Begeerte en doot zyn hier wel by als dit geschiet,
Maar al die rampen, nog die schip breuk, treft hen niet.
Die beide zyn, door wint nog water te verdelgen:
Maar reukloos volk moet zig daar aan te barsten swelgen.
Wie in een houten wieg, op zee, zyn leven waagt,
Wort meermaal, van die t'huis gebleven zyn, beklaagt.
Maar wat kan klagen, wat kan kermen, wat kan huilen,
Tot nut zyn, hen, die 't schip voor 't barre water ruilen?
Daar ruilt men 't leven voor de doot al mee.
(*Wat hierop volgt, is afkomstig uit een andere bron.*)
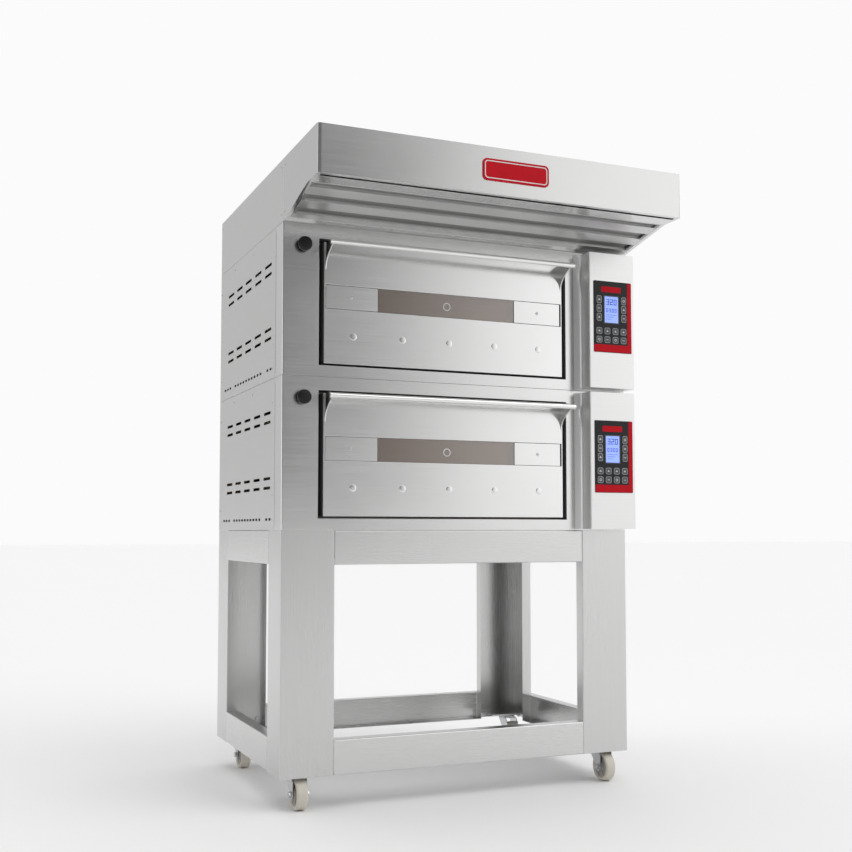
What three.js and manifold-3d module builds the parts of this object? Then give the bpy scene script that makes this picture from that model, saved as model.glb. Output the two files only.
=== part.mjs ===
// Double-deck electric pizza oven on an open castored stand, under an overhanging extraction hood.
// Millimetres, +Z up. The front faces -Y and the floor is Z = 0. Positions inside the code are given
// from the oven's front left corner (x to the right, y to the back); piece() moves them to the middle.
import * as THREE from "three";
import { mergeVertices } from "three/addons/utils/BufferGeometryUtils.js";
import Module from "manifold-3d";

const wasm = await Module();
wasm.setup();

// ---- driving dimensions -------------------------------------------------------------------------
const WIDTH = 1030; // body, hood and stand
const DEPTH = 700; // front plane to rear panel
const HOOD_REACH = 292; // how far the canopy stands out over the doors
const STUB = 40; // rear steam outlet length
const SHEET = 2; // sheet metal thickness
const GAP = 0.3; // running and seam clearance
const BEND = 3; // outside radius of a folded corner

const STAND_BOTTOM = 85;
const STAND_TOP = 715;
const LEG_X = 145; // leg width seen from the front
const LEG_Y = 120; // leg width seen from the side
const LEG_LIP = 33;
const RAIL = 90;
const RAIL_LIP = 35;

const WHEEL_R = 40;
const WHEEL_W = 32;
const AXLE_R = 4;
const AXLE_FIT = 0.05;
const SWIVEL_IN = 60; // swivel axis from the two outer faces of a leg
const TRAIL = 30;
const PLATE_Z = 105; // underside of the castor plate inside a leg

const DECK = 400; // pitch of the decks
const OPEN = { x0: 98, x1: 836, z0: 30, z1: 365 }; // door opening in the front
const DOOR = { x0: 112, x1: 824, z0: 36, z1: 357, depth: 43 };
const WINDOW = { x0: 263, x1: 670, z0: 181, z1: 245 };
const HANDLE = { x0: 109, x1: 830, y: -62, z: 345, r: 7, gussets: [115, 818] };
const CAVITY = { x0: 128, x1: 806, y0: 48, y1: 620, z0: 96, z1: 296 };
const STONE = { z: 122, t: 16 };
const BOX = { x0: 882, x1: 1030, out: 56, z0: 4, z1: 392, fillet: 20 };
const KEYPAD = { x0: 896, x1: 1020.6, z0: 106, z1: 311, t: 1.2 };
const KNOB = { x: 55.5, z: 344, r: 19, rod: 4 };
const CORNER_WRAP = 70; // how far the front sheet wraps onto each side

const HOOD_BASE = STAND_TOP + 2 * DECK;
const HOOD_TOP = 1681;
const FASCIA_BASE = 1560;
const CANOPY_BEND = 10; // outside radius of the canopy's two front corners
const LIP_DEPTH = 76; // flat underside behind the fascia
const LIP_SLOT = { y0: -279, y1: -265 }; // long slot in that underside
const FILTER_GAPS = [[-211, -190], [-152, -119], [-81, -46]]; // open strips between the filter's slats
const FILTER_IN = 12; // filter opening from each end of the canopy
const COLLAR = { x: 515, y: 500, r: 75, t: 2, h: 40, flange: 95 };

const MID_X = WIDTH / 2;
const MID_Y = (DEPTH + STUB - HOOD_REACH) / 2;

// ---- finishes -----------------------------------------------------------------------------------
const steel = (color, roughness = 0.32) =>
  new THREE.MeshStandardMaterial({ color, roughness, metalness: 1 });
const MAT = {
  satin: steel(0xb4b4b2),
  stand: steel(0xb0b0ae, 0.36),
  bright: steel(0xd0d0ce, 0.2),
  zinc: steel(0x9a9c9e, 0.3),
  liner: steel(0x6d6a66, 0.5),
  element: steel(0x3c3734, 0.55),
  wool: new THREE.MeshStandardMaterial({ color: 0xc9b98a, roughness: 1, metalness: 0 }),
  stone: new THREE.MeshStandardMaterial({ color: 0xc8ae8c, roughness: 0.95, metalness: 0 }),
  glass: new THREE.MeshStandardMaterial({ color: 0x6a5546, roughness: 0.06, metalness: 0 }),
  keypad: new THREE.MeshStandardMaterial({ color: 0x16161a, roughness: 0.4, metalness: 0 }),
  knob: new THREE.MeshStandardMaterial({ color: 0x111111, roughness: 0.45, metalness: 0 }),
  nylon: new THREE.MeshStandardMaterial({ color: 0xcdc8bb, roughness: 0.55, metalness: 0 }),
};

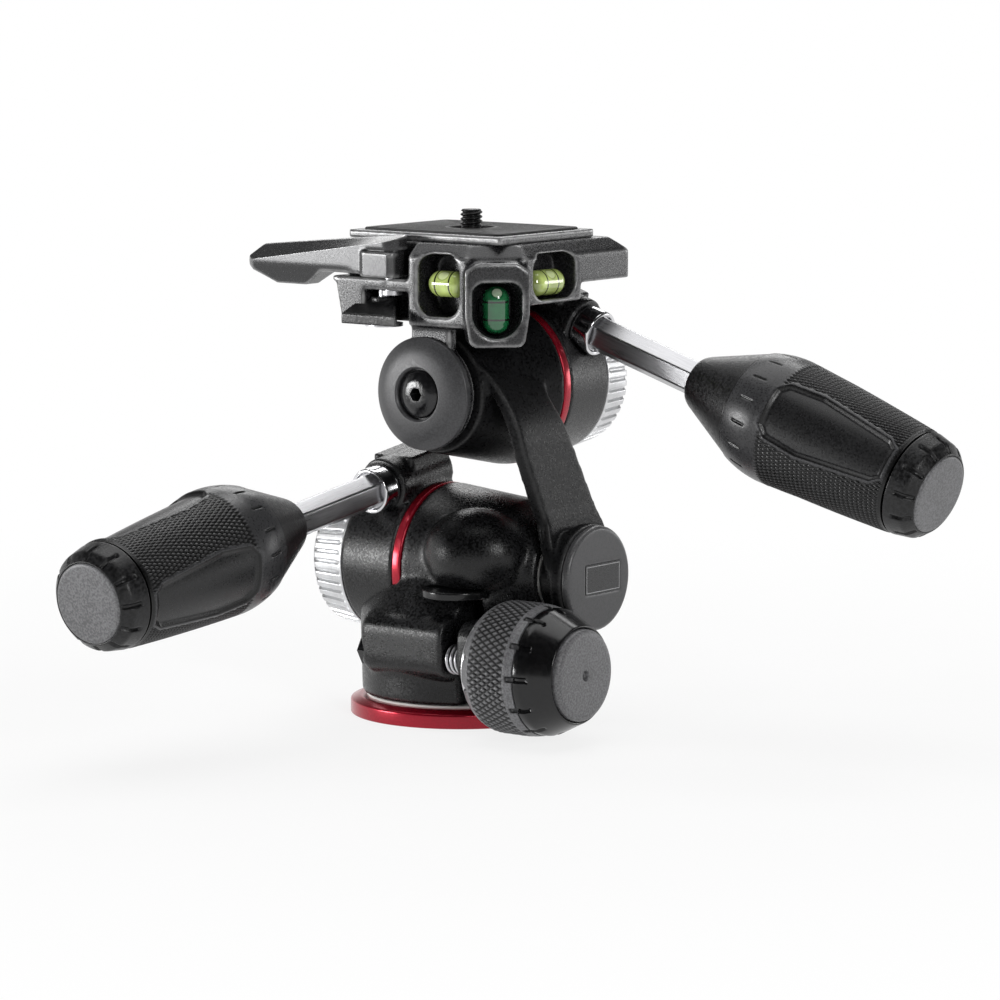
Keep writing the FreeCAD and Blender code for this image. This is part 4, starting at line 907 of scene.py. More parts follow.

Wat raat?
Wie reist, wie zwerft, daar ook de doot niet met hem gaat?
Het zy te lande 't zy op zee, 't zy op de stroomen,
De doot is nergens, 't zy dan waar men is, te ontkomen.
Derhalven zy men maar te vreeden, waar men swerft.
Wie wel sterft, wat kan die verschelen waar hy sterft?
ô God! ons vaderlant bestaat, doorkoopmans waaren,
Met Schepen, in en uit te voeren, door de baaren:
Zyt gy hun leyds-man, die hen alle quaat af weert,
Op dat, en schip, en volk, gezegent wederkeert!